Kintai Bridge Iwakuni Reviews
Kintai Bridge Jun 21, 2011
Iwakuni is often overlooked because of nearby Hiroshima and Miyajima stealing the show. However, Iwakuni is one of my favourite towns in all Japan. Get away from the train station and over to the historic side of town and all your preconceptions and images of Japan will materialise. The riverside area and town square are incredibly quaint, but a hot wine in winter or cold beer in summer and watch life go by. Nearby Iwakuni castle is reached by a chair lift and looks down over the town, samurai residences and beautiful temple gardens.

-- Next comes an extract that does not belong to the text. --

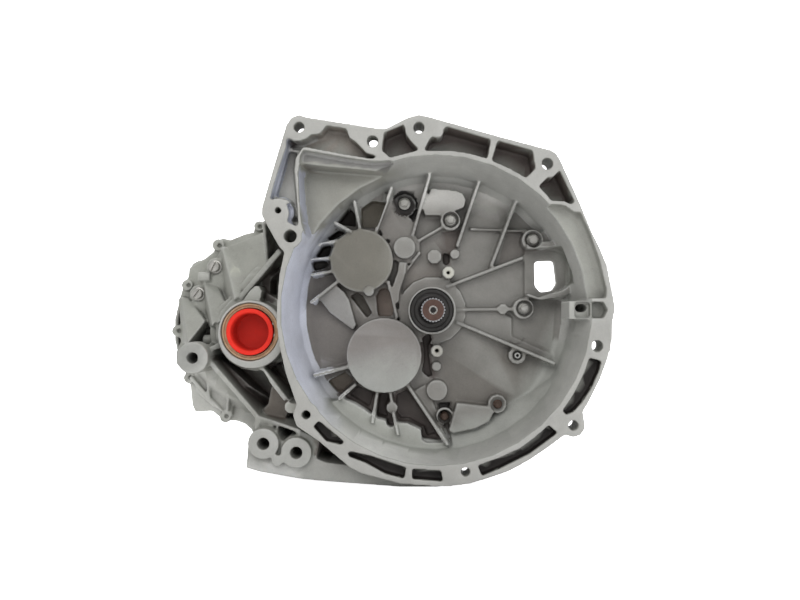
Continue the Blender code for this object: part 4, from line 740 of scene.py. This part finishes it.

The star attraction however, is Iwakuni’s wooden arched bridge, a fantastic sight indeed.
The Kintai Bridge spans the Nishiki river and was first constructed in 1673. The bridge survived WW II but was destroyed in a Typhoon in 1950. Work on a replica bridge started just a week later.
Friendly Japanese groups enjoying Hanami under the cherry blossoms and inviting my friend and I over for food.
The Kintai bridge is a 15 minute bus ride from the train station. I don’t recommend walking as it’s easy to get lost and the modern town is forgettable. To enter the bridge costs 200 yen, keep your ticket stub as this is a return ticket.
Visiting during Sakura in April is particularly attractive as the whole river side is in a pink bloom. Under the blossoming trees are numerous Izakaya restaurants and impromptu parties.
During summer, the traditional method of fishing using tethered cormorant birds is exhibited on the river.